Whereas Snapshots explored themes of faith, family and heritage, Faster and Farther is more about the ways of the heart, a la the abovementioned pair of songs. Brooke carries the vocal load (and lead) on 11 of the 14 tracks (two are bonus cuts), but Darin has a couple of memorable moments deploying his affecting tenor in the lead role: on the John Cowan-Donny Lowery co-write, “This River,” a tender, metaphorical account of the strength of a good woman’s love, and on Carl Jackson’s “Eugene and Diane,” a bittersweet ballad about two seemingly ideal mates, neither of whom ever had the courage to unite and nurture their love for each other, until finally time passed them both by, leaving only what ifs in their wake as their lives took different paths, until “they lived and died regretting the things they never said.” It’s a classic Carl Jackson one-act play-in-song, and the blend of Darin’s measured lead vocal and Brooke’s undercurrent of urgent harmony gives the narrative the hefty emotional wallop the message demands. (He also takes a fine lead on one of the bonus tracks, “How I Want To Be Remembered,” a midtempo, fiddle- and banjo-driven meditation of a man wanting to make amends with those he loves before he leaves this mortal coil, thematically a tune that would also be a nice fit on Snapshots.)
The guests here sweeten the mix. The stunning harmony singing on “Mountains in Mississippi” (a co-write by Lisa Shaffer, Dennis Duff and Jenee Fleenor) is Darin teaming with Vince Gill, who also team to back Brooke with rich, warm vocal support on the Carl Jackson-James Rushing tear-stained gem “Highway of Heartache,” a tune that wouldn’t have been out of place on Highway 101’s classic debut album and on which, at times, Brooke sounds uncannily like the young Paulette Carlson. And there’s a bit of a New Grass Revival reunion going on here, with John Cowan appearing on four tracks, Pat Flynn on guitar on three, with Cowan co-writing two of the songs (one being with the inimitable Darrell Scott on a paean to wanderlust titled “Cumberland Plateau” that further distinguishes itself with a tight, soaring harmonized chorus right out of Rubber Soul-era Beatles) and Flynn having a solo copyright on two numbers himself.

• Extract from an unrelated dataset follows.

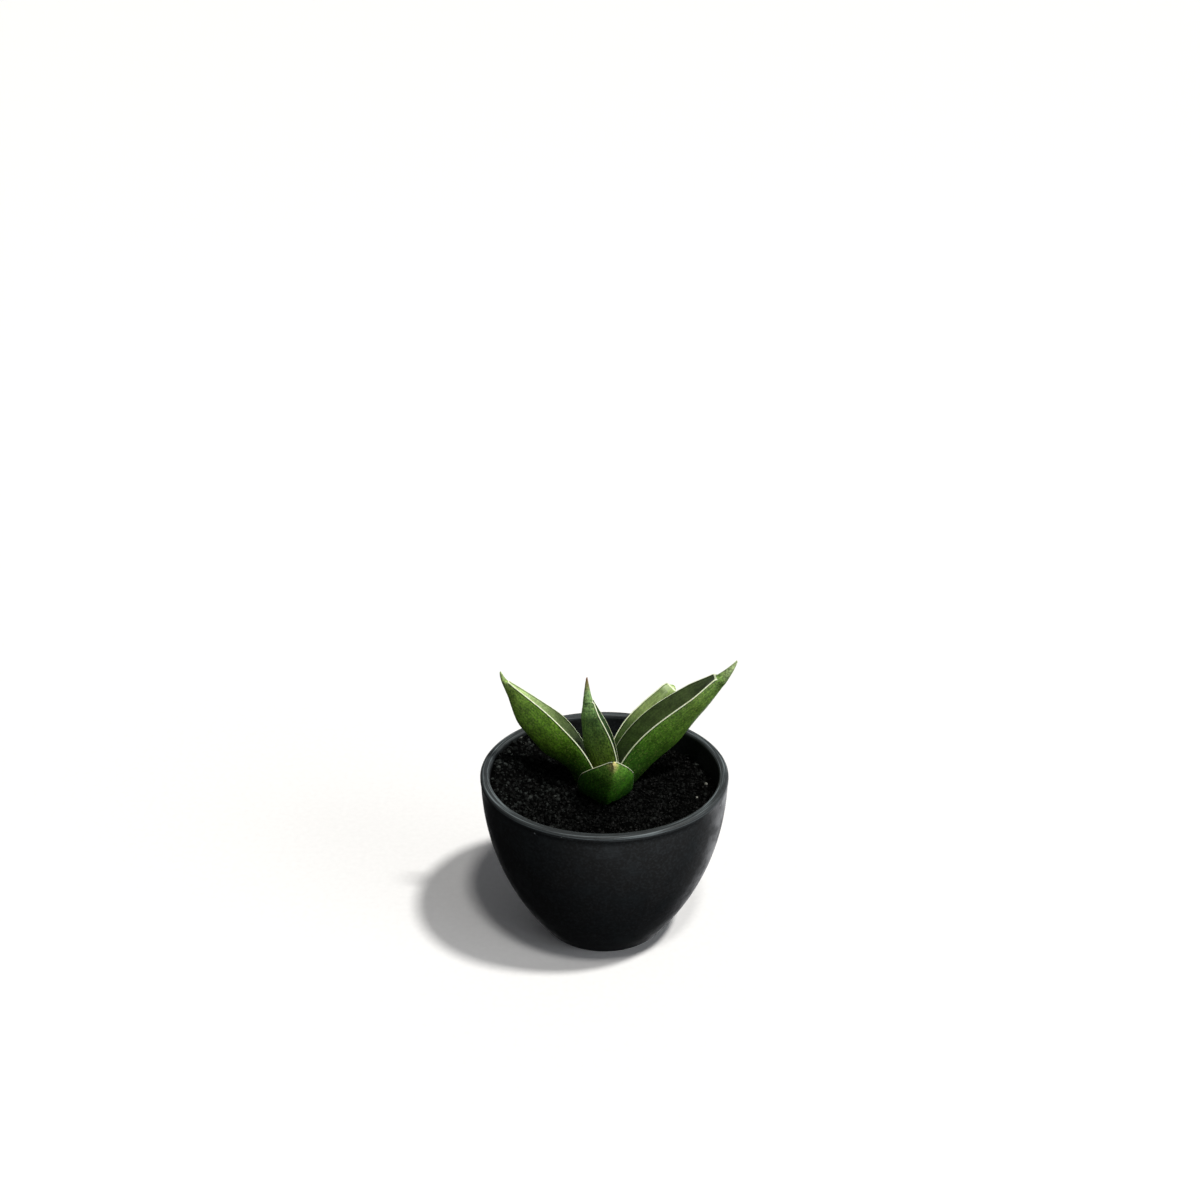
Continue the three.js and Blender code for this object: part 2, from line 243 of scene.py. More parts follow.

‘Mountains in Mississippi,’ Darin and Brooke Aldridge, from Faster and Further. With Tyler Collins on dobro/banjo, Shad Cobb on fiddle and Barry Bales on acoustic bass, with Vince Gill on harmony vocal.
‘Someday Soon,’ Darin and Brook Aldridge, from Faster and Further. Brooke gives the Ian Tyson classic the perfect lead vocal. Perfect.
Back to Brooke, no review would be complete without recognizing two towering performances in particular. One is a piercing rendition of the traditional gospel number “Sacred Lamb” into which the vocalist dives so deep she momentarily obliterates the sensitive, understated backing of Darin (guitar/mandolin), Carley Arrowood (fiddle), Tyler Collins (guitar), Collin Wills (dobro) and Dwayne Anderson (acoustic bass). As a listener you snap to when voices convene on a full-throated gospel quartet-style cry of “oh sacred lamb” at song’s end. Brooke’s other stunning lead is on a bluegrass-tinged take on “Someday Soon,” Ian Tyson’s chestnut made immortal by Judy Collins. Singing free and easy over the chop of Darin’s mandolin and restrained embellishments courtesy Tyler Collins’s mandolin and Shad Cobb’s fiddle, Brooke, to cop a phrase from Springsteen’s “Backstreets,” stands back and lets it all be. Working with a great melody line, she gives a clinic in inspired interpretive singing by letting her emotions free only in short bursts of phrases rising and falling; listen closely in the second verse when she dips into an unexpected bluesy mode with a smidgen of humorous swagger in an otherwise plaintive rendering. But the way she and her musicians connect here, all hearts beating as one, is…perfect. Really perfect. You are flying.